Bu bağlamda değerlendirildiğinde 2010 yılındaki büyüme hızının Türkiye ekonomisinin potansiyeline kıyasla çok yüksek olduğu görülüyor. Dolayısıyla önümüzdeki aylarda büyüme hızında bir yavaşlama olması kaçınılmaz. Büyüme yavaşlamazsa ekonomi hızla ısınacak ve oyunun karakolda bitme olasılığı ortaya çıkacak. İktidar seçim öncesinde karakola düşmeyi istemeyeceği için ekonomiyi yavaşlatma işini seçim sonrasına bırakacak gibi görünüyor.
* * *
Büyümenin yanısıra ekonominin dış dengesizliğinin ulaştığı boyut da sürdürlebilir ölçekte değil. 2010 yılı sonu itibariyle GSYİH'nın yüzde 6.6 sı boyutuna ulaşmış olan cari açık yeni yılın ilk aylarından itibaren daha da hızlanarak büyüyor. Cari açıktaki artış temposunun sürmesi halinde ciddi sıkıntı doğuracağı görülüyor. Bu da seçim sonrası için ciddi bir sorun.
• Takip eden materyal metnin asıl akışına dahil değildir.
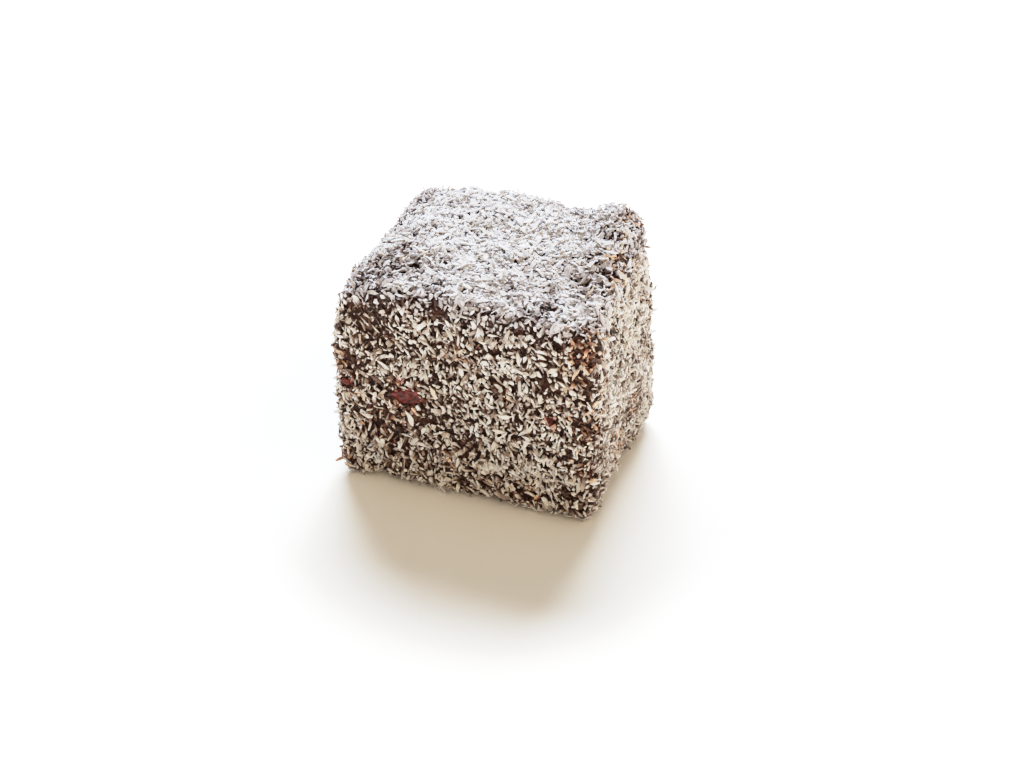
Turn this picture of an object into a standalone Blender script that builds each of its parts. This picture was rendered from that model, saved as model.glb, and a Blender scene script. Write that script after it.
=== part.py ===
"""A lamington: a block of sponge cake, dipped in thin chocolate icing and rolled in desiccated coconut.

The whole coated cake is one solid, because it is uncut and holds together when picked up. Its surface is the
middle of the coconut layer. The block was cut by hand, so no two corners are alike: the top slopes down towards
the front, narrows towards the back right and is drawn up into an ear there.

X runs along the broad front, +Y goes to the back, and the cake stands on Z = 0 with the origin below its middle.
"""

import math

import bmesh
import bpy
from mathutils import Vector, noise

MM = 0.001

# Driving dimensions: the block before its corners are shifted
WIDTH = 56.0 * MM
DEPTH = 45.0 * MM
HEIGHT = 47.5 * MM
EDGE_RADIUS = 3.6 * MM

# How far the knife and the icing left each corner off a true box: {(x side, y side, z side): shift}
CORNER_SHIFTS = {
    (-1, -1, -1): Vector((-0.2, 0.3, 0.0)) * MM,
    (1, -1, -1): Vector((0.4, 1.2, 0.0)) * MM,
    (-1, 1, -1): Vector((0.0, -0.3, 0.0)) * MM,
    (1, 1, -1): Vector((0.2, -0.3, 0.0)) * MM,
    (-1, -1, 1): Vector((0.8, -0.5, -1.8)) * MM,
    (1, -1, 1): Vector((0.0, -0.8, -1.3)) * MM,
    (-1, 1, 1): Vector((0.5, 0.4, 0.3)) * MM,
    (1, 1, 1): Vector((-3.6, 0.0, 1.1)) * MM,
}

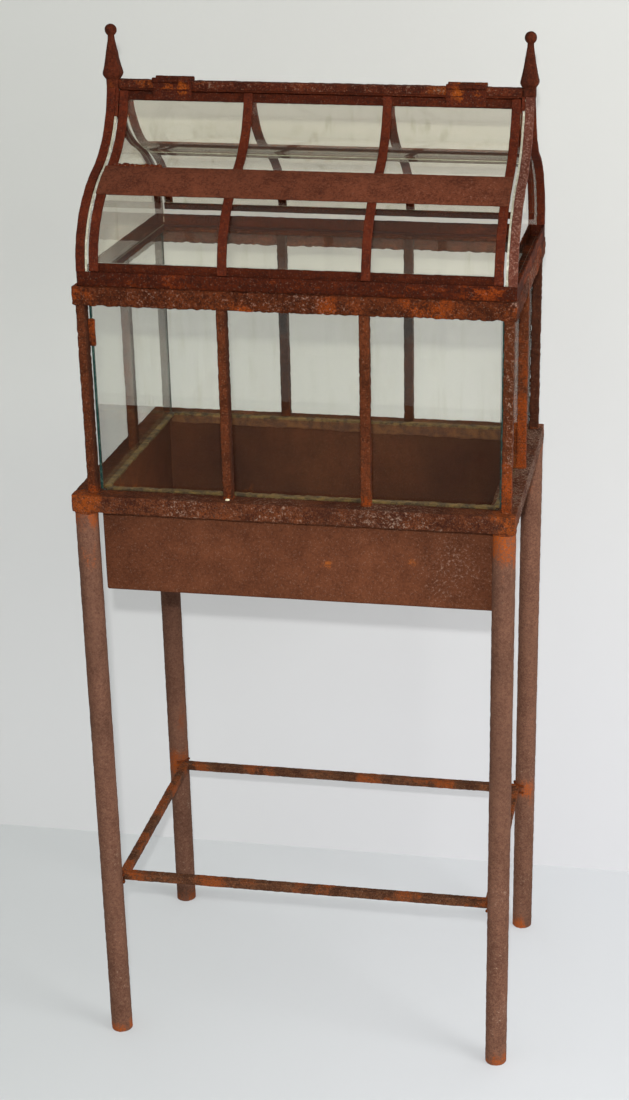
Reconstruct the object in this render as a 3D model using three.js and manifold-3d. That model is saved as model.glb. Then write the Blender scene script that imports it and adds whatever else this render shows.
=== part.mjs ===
// A wardian case: a glazed plant case with an ogee roof, on its own four-legged stand.
// It is welded from iron angle, bar, flat and tube. Two roof panels hinge at the ridge,
// and the whole roof lifts off the glazed box.
//
// Lengths are in millimetres. +Z is up, the front faces -Y, and +X is the right-hand end.
// The origin is on the floor, under the middle of the stand.

import * as THREE from "three";
import { mergeVertices } from "three/addons/utils/BufferGeometryUtils.js";
import Module from "manifold-3d";

const wasm = await Module();
wasm.setup();

// Driving dimensions

const stand = {
  length: 610,
  depth: 415,
  height: 873,
  angleHeight: 25,
  ledge: 38,
  steel: 4,
};

const leg = {
  diameter: 32,
  wall: 3,
  sides: 32,
};

const stretcher = {
  bar: 12,
  underside: 256,
  bite: 3,
  fitGap: 0.3,
};

const pan = {
  depth: 147,
  sheet: 2,
  legGap: 1.5,
};

const box = {
  endMargin: 10.5,
  faceMargin: 11,
  shift: 6.4,
  height: 287,
  bar: 12,
  bays: 3,
};

const collar = {
  height: 25,
  width: 25,
  steel: 4,
};

const pane = {
  thickness: 4,
  gap: 0.3,
  topGap: 1,
  endCover: 4.5,
};

const clip = {
  height: 37,
  thickness: 3,
  cover: 4,
  fromTop: 46,
};

const roof = {
  endMargin: 3.5,
  faceMargin: 6,
  shift: 2.7,
  baseFlange: 19,
  baseSteel: 3,
  rise: 227,
  ridgeBar: 12.7,
  ridgeHalfRun: 10,
  ribWidth: 12,
  ribThickness: 5,
  gableGlass: 3,
  gableGlassInset: 3,
  fitGap: 0.2,
};

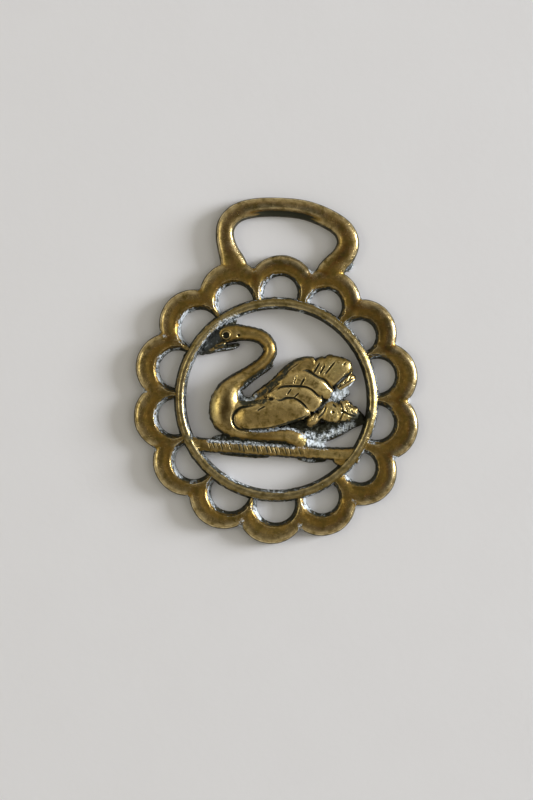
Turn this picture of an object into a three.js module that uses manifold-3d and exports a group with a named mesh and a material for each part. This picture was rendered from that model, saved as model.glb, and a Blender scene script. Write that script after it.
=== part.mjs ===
// A cast brass harness pendant: a swimming swan in a ring, inside a pierced scalloped border,
// with a loop above for a strap. It is one casting, flat behind, and so one solid.
// Millimetres. +Z is up out of the decorated face, +Y runs from the ring towards the strap loop.
// The origin is the ring's centre, on the flat back.

import * as THREE from "three";
import { mergeVertices } from "three/addons/utils/BufferGeometryUtils.js";
import Module from "manifold-3d";

const wasm = await Module();
wasm.setup();

const { degToRad, euclideanModulo, lerp } = THREE.MathUtils;
const FULL_TURN = 2 * Math.PI;

// ---- driving dimensions ----

const plateTop = 2.8; // border and strap loop, back to face
const plateShoulder = 1.7; // height at which their rounded edges begin
const edgeRound = 1.0; // how far in from the outline the rounding reaches
const castDraft = 0.25; // every pierced wall leans in by this towards the back

const ringOuter = 23.9;
const ringInner = 21.8;
const ringTop = 3.5;
const ringShoulder = 2.1;

const lobeCount = 14;
const lobeRadius = 8.3; // of a scallop's outer arc
const lobeCentre = 26.0; // from the ring's centre to the middle of that arc
const lobeOutOfRound = 0.45; // the wreath is a little longer across one diagonal
const longDiagonal = degToRad(135);
const lobeCrowding = degToRad(1.7); // how far the scallops bunch towards the loop

const holeRadius = 4.45;
const holeCentre = 25.1;
const holeSpread = 0.35; // the holes grow towards the lower left
const largestHoleAt = degToRad(230);
const chokedHole = 5; // this one, counted clockwise from the top, is cast smaller
const chokedShare = 0.76;

const groundTop = 3.0;
const figureShoulder = 2.0; // the swan's edges rise this high before they round over
const wingSquareness = 0.5; // its feathers are flatter on top than its neck
const featherShoulder = 2.8;
const featherTop = 3.8;
const flashTop = 1.6; // thin metal left between the figure and the ring
const flashShoulder = 1.3;

const eyeAt = [-12.5, 14.6];
const eyeRadius = 1.1;
const eyeTop = 3.6;
const pupilRadius = 0.75;
const pupilDepth = 0.7;

// How finely curves are cut.
const arcSteps = 9; // along one scallop
const cornerSteps = 3; // round one edge
const holeSegments = 18;
const ringSegments = 56;
const eyeSegments = 12;

const beyond = 1; // a cutter runs this far past what it cuts
const bluntTip = 0.12; // a rounded end starts at this share of its bar's size

// ---- solids ----

// A three.js geometry as a manifold-3d solid.
function solid(geometry) {
  const bare = geometry.index ? geometry.toNonIndexed() : geometry.clone();
  bare.deleteAttribute("normal");
  bare.deleteAttribute("uv");
  const merged = mergeVertices(bare, 1e-4);
  return new wasm.Manifold(
    new wasm.Mesh({
      numProp: 3,
      vertProperties: merged.getAttribute("position").array,
      triVerts: new Uint32Array(merged.index.array),
    }),
  );
}

const join = (solids) => solids.reduce((whole, piece) => whole.add(piece));

// A manifold-3d solid as a three.js geometry.
function geometryOf(body) {
  const { vertProperties, triVerts, numProp } = body.getMesh();
  const points = new THREE.BufferAttribute(new Float32Array(vertProperties), numProp);
  const geometry = new THREE.BufferGeometry().setAttribute("position", points);
  geometry.setIndex(new THREE.BufferAttribute(new Uint32Array(triVerts), 1));
  geometry.computeVertexNormals();
  return geometry;
}

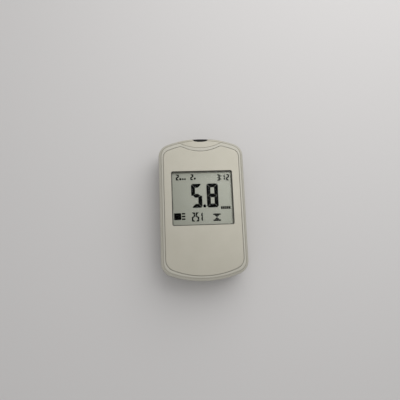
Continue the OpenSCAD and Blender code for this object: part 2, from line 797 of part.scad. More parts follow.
function spring_spot(i) = let (a = 45 * i, r = spring_radius(i))
  [r * cos(a), r * sin(a), spring_wire_d + spring_rise * i / spring_steps];

spring_path = concat(
  [[spring_base_r, 0, 0], [spring_base_r, 0, spring_wire_d * 0.7]],
  [for (i = [0.5 : 1 : spring_steps - 0.5]) spring_spot(i)],
  [[spring_tip_r * cos(45 * spring_steps), spring_tip_r * sin(45 * spring_steps), spring_l - spring_wire_d * 0.7],
    [spring_tip_r * cos(45 * spring_steps), spring_tip_r * sin(45 * spring_steps), spring_l]]
);

spring_outward = [for (p = spring_path) [p[0], p[1], 0]];

spring_gap = min([for (i = [0 : len(spring_path) - 1], j = [0 : len(spring_path) - 1])
  if (j - i > 5) norm(spring_path[i] - spring_path[j])]) - spring_wire_d;
echo(least_gap_between_spring_turns = spring_gap);

module battery_springs() {
  color([0.80, 0.80, 0.78]) {
    translate([-cell_x, cell_y0, cell_z]) rotate([-90, 0, 0])
      tube(spring_path, spring_outward, spring_wire_d / 2, 6);
    translate([cell_x, cell_y1, cell_z]) rotate([90, 0, 0])
      tube(spring_path, spring_outward, spring_wire_d / 2, 6);
  }
}

module contact_plate(x0, x1, y, tab_x) {
  box(x0, x1, y, y + contact_plate_t, door_top_z + plate_drop, bay_top_z - plate_drop);
  box(tab_x - tab_w / 2, tab_x + tab_w / 2, y, y + contact_plate_t, bay_top_z - plate_drop - eps, board_z);
}

module end_contacts() {
  color([0.80, 0.80, 0.78])
  for (s = [-1, 1])
    contact_plate(s * cell_x - plate_w / 2, s * cell_x + plate_w / 2, bay_y0, s * cell_x);
}

module bridge_contact() {
  color([0.80, 0.80, 0.78])
  contact_plate(-cell_x - plate_w / 2, cell_x + plate_w / 2, cell_y1, 0);
}

// ---------------------------------------------------------------- fasteners and feet

module case_screws() {
  color([0.70, 0.70, 0.72])
  for (p = screw_places)
    difference() {
      union() {
        post(p, head_d, head_top_z - head_h, head_top_z);
        post(p, screw_d, head_top_z - eps, screw_tip_z);
      }
      for (a = [0, 90])
        translate([p[0], p[1], head_top_z - head_h - past])
          rotate([0, 0, a]) translate([-head_d * 0.3, -0.25, 0]) cube([head_d * 0.6, 0.5, past + 0.8]);
    }
}

module rubber_feet() {
  color([0.15, 0.15, 0.15])
  for (p = foot_places) {
    post(p, foot_d, 0.3, rear_z + foot_sink);
    translate([p[0], p[1], 0]) cylinder(d1 = foot_d - 0.6, d2 = foot_d, h = 0.3);
  }
}

// ---------------------------------------------------------------- nodes

rear_cover();
front_cover();
face_panel();
display_window();
window_adhesive();
port_cap();
strip_guide();
strip_socket();
strip_contacts();
circuit_board();
lcd_glass();
lcd_frame();
lcd_connectors();
memory_button();
memory_plunger();
memory_switch();
set_button();
set_plunger();
set_switch();
battery_door();
battery_left();
battery_right();
battery_springs();
end_contacts();
bridge_contact();
case_screws();
rubber_feet();
buzzer();
microcontroller();
measuring_chip();
crystal();
capacitors();
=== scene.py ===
# %% [markdown]
# # A blood glucose meter
# The meter is a flat case that lies in the hand: two moulded covers, a face panel with a window over a
# grey segment display, and a cap with a notch where the test strip goes in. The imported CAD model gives
# every piece its size and place. This lesson gives the pieces that show their smooth surfaces and gives
# all of them their finishes. Lengths are written in millimetres, because the drawings of such a case are,
# and are turned into Blender's metres where a mesh is made.

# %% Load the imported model
import json
import math
import bpy
import numpy as np
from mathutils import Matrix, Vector


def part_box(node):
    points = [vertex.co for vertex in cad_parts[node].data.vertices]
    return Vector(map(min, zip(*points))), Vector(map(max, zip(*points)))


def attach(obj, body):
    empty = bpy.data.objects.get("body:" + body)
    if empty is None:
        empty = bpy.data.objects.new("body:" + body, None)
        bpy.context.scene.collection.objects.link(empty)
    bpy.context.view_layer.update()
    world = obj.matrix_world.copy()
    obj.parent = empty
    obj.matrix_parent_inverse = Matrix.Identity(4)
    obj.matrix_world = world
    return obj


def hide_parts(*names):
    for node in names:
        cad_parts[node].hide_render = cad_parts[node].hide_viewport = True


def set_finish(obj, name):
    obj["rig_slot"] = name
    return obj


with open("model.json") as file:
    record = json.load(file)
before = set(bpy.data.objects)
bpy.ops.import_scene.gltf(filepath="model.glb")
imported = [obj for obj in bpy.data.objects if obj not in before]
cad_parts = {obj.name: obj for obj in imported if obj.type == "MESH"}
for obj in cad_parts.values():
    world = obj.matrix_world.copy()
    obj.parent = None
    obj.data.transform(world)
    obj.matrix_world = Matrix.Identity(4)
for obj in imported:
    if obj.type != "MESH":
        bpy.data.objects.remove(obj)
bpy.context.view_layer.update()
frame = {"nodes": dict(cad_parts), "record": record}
nodes = frame["nodes"]
MM, METRE = 0.001, 1000.0


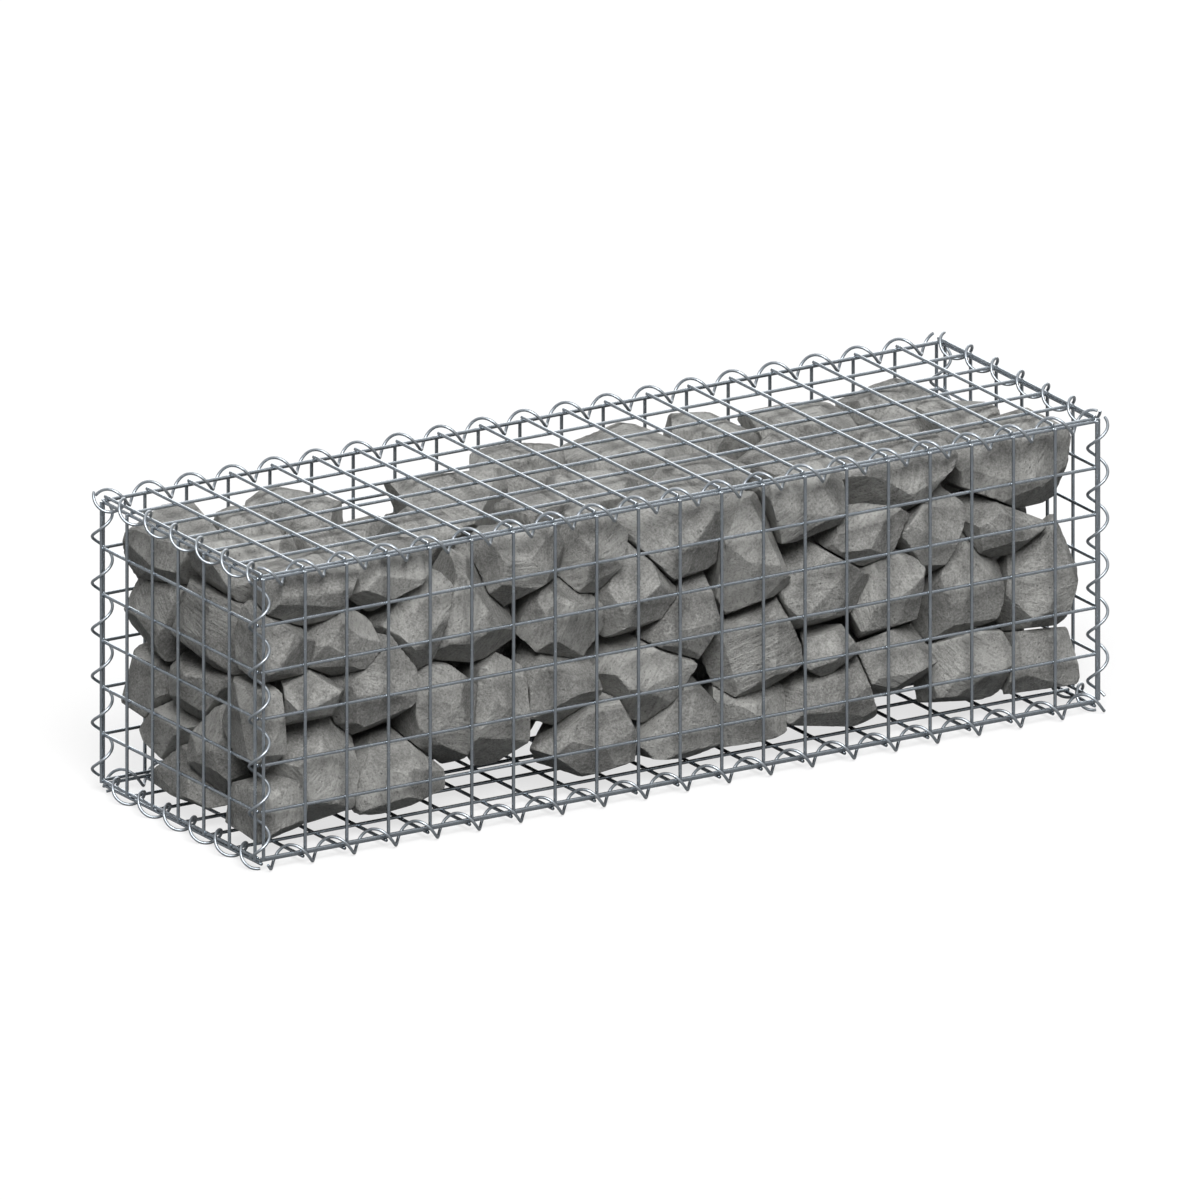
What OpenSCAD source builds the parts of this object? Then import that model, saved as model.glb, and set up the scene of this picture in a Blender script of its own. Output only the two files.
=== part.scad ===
// Gabion wall: a welded-mesh basket laced along its twelve edges with wire spirals and
// filled with broken stone. X runs along the wall, the front faces -Y, Z is up.
// The origin is on the ground, under the middle of the basket.

/* [Basket] */
// Length of the basket along the wall
basket_l = 1000; // [1000:50:1200]
// Depth of the basket from front to back
basket_d = 300; // [300:50:350]
// Height of the basket
basket_h = 300; // [300:50:350]
// Spacing of the mesh wires
mesh_pitch = 50; // [50:50:100]

/* [Wire] */
// Diameter of the mesh wire
wire_d = 3.6; // [3:0.1:3.7]
// Depth to which crossing wires sink into each other at a weld
weld_sink = 0.6; // [0.4:0.1:0.8]
// Sides of a mesh wire
wire_sides = 8; // [6:2:8]

/* [Spirals] */
// Diameter of the spiral's wire
spiral_wire_d = 3.2; // [2.5:0.1:3.4]
// Radius of the spiral at the centre of its wire
spiral_r = 10.4; // [10.2:0.1:11]
// Straight steps in one turn of a spiral
turn_steps = 12; // [8:4:16]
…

Cari açıkla bunun finansman boyutu el ele yürüyen gelişmelerdir. Dış finansmanın mevcut olması bir anlamda cari açık oluşabilmesine imkan verir. Cari açığı finanse eden sermaye girişinin hacmi kadar gelen sermayenin kalitesi de önemlidir. Finasman kaynakları içinde borçluluk yaratmayan sermaye girişinin (örneğin doğrudan yabancı yatırımlar) payı ne kadar büyükse söz konusu kalitenin o kadar düzgün olduğu kabul edilir. 2010 yılından bu yana ekonomiye giren dış kaynak hacminde bir sorun olmadı. Hatta fazlası bile geldi. Ancak bu sermaye akışının kalitesinde ciddi sorunlar oluşmaya başladı. Türkiye ekonomisi adeta hızla büyüyen portföy yatırımı ve dışarıdan borçlanmanın istilası altında kaldı.
Portföy yatırımı da borçluluk yaratan bir dış kaynak değil ama sıcak para da denen bu finasman kaynağının ciddi riskler taşıdığı biliniyor. Bu risklerin sonuçta ne tür sorunlar yarattığını en iyi bilen ülkelerden birisi de biziz. Bugün itibariyle de yoğun sıcak para girişi olası bir kriz de dahil ciddi riskler üretiyor.
Dış kaynak girişinin artışı içeride banka kredilerine yansıyıp, talep artışını canlı tutuyor. Artan kredi imkanı ve canlı talep ithalatın alışılmışın ötesinde hızla artmasına neden oluyor. Hızlanan ithalat cari açığın daha da büyümesine yol açıyor. Sorun kendi içinde çoğalarak büyüyor.
Dikkat ederseniz burada kısır döngü oluşuyor. Ekonomin görüntüsünün düzgün, beklentilerin olumlu olması dış kaynak girişini arttırıyor, bu krediler yoluyla ithalatı ve cari açığı besliyor, büyüyen cari açık ekonomiye daha fazla sermaye girişini gerektiriyor, fazla sermaye girişi kredileri daha da şişiriyor, döngü böylece sürüp gidiyor. Bunun da sürdürülebilir bir süreç olmadığı açık. Bu döngü seçim sonrasının en ciddi problemi olmaya aday.
Şu anda ekonominin görüntüsü hala düzgün. Ama sorunlar da böyle. Seçimden sonra işi devralacak yeni hükumetin işinin oldukça zor olacağı anlaşılıyor.